§ **Your instructions**
Look through the data below. Show each line where the string "parts" occurs.

[Begin Dataset excerpts]

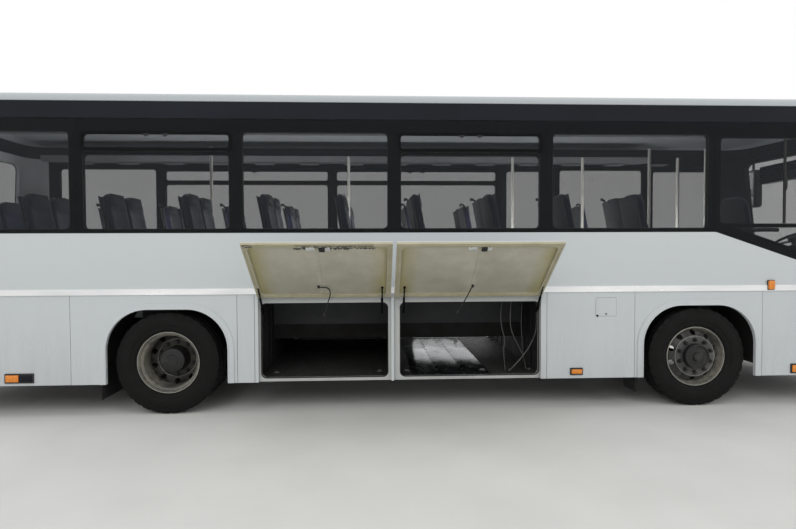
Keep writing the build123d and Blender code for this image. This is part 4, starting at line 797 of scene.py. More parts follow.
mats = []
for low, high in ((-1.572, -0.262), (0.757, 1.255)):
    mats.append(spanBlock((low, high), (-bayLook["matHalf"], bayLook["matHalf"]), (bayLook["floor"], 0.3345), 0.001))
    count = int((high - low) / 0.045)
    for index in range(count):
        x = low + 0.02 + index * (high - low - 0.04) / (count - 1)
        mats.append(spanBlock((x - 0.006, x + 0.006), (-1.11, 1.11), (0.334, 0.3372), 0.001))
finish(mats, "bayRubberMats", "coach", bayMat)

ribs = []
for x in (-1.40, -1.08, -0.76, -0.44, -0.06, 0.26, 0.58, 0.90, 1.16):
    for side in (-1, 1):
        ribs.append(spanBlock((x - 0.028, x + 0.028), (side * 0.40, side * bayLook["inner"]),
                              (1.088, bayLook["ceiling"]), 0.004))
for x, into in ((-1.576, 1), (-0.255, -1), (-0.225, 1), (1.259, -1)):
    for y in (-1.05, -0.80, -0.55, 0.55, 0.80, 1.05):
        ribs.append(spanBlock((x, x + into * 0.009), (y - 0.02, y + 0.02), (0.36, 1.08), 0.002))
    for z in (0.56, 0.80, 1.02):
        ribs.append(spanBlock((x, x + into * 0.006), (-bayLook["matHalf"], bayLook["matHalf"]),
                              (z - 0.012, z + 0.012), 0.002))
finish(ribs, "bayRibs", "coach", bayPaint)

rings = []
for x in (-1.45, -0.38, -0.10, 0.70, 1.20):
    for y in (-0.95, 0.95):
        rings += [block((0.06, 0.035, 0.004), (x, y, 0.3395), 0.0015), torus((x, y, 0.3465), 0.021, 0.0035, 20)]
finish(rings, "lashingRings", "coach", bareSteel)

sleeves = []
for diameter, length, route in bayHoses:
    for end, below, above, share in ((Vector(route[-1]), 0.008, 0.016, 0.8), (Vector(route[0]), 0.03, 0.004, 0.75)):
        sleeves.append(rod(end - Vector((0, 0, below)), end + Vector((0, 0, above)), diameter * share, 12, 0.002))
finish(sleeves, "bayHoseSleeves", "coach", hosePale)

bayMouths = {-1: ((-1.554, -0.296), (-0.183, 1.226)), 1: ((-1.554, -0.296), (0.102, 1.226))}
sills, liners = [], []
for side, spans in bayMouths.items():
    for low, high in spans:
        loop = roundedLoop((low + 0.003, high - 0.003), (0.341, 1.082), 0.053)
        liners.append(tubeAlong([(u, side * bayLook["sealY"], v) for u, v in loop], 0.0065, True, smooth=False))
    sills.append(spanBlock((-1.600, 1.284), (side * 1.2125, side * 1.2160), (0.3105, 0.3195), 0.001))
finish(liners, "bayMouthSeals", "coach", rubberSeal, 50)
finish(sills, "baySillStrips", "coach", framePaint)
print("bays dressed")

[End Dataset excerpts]
[Begin Dataset excerpts]

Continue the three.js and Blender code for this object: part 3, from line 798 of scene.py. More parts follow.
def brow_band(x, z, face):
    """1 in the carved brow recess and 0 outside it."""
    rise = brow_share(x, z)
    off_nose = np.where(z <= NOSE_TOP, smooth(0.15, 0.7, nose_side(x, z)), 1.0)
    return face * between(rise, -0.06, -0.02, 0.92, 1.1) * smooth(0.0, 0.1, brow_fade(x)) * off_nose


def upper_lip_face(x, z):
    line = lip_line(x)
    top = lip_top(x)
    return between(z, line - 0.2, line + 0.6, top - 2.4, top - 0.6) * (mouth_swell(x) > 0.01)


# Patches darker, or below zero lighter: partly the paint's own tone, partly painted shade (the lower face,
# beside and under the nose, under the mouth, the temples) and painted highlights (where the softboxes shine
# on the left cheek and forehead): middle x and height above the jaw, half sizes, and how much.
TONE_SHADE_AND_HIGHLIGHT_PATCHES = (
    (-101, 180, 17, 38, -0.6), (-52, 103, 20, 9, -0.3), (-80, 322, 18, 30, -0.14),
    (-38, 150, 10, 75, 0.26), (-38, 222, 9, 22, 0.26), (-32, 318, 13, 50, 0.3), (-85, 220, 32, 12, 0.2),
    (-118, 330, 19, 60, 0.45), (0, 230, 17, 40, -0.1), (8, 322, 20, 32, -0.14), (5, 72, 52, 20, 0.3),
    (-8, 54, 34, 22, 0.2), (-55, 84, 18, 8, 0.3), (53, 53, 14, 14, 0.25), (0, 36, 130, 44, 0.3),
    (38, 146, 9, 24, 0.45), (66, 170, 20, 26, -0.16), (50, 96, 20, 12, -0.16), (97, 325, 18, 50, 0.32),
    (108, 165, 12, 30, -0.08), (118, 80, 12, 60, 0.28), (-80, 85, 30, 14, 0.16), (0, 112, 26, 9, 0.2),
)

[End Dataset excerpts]

§ **Solution for this exercise**
Keep writing the build123d and Blender code for this image. This is part 4, starting at line 797 of scene.py. More parts follow.
Continue the three.js and Blender code for this object: part 3, from line 798 of scene.py. More parts follow.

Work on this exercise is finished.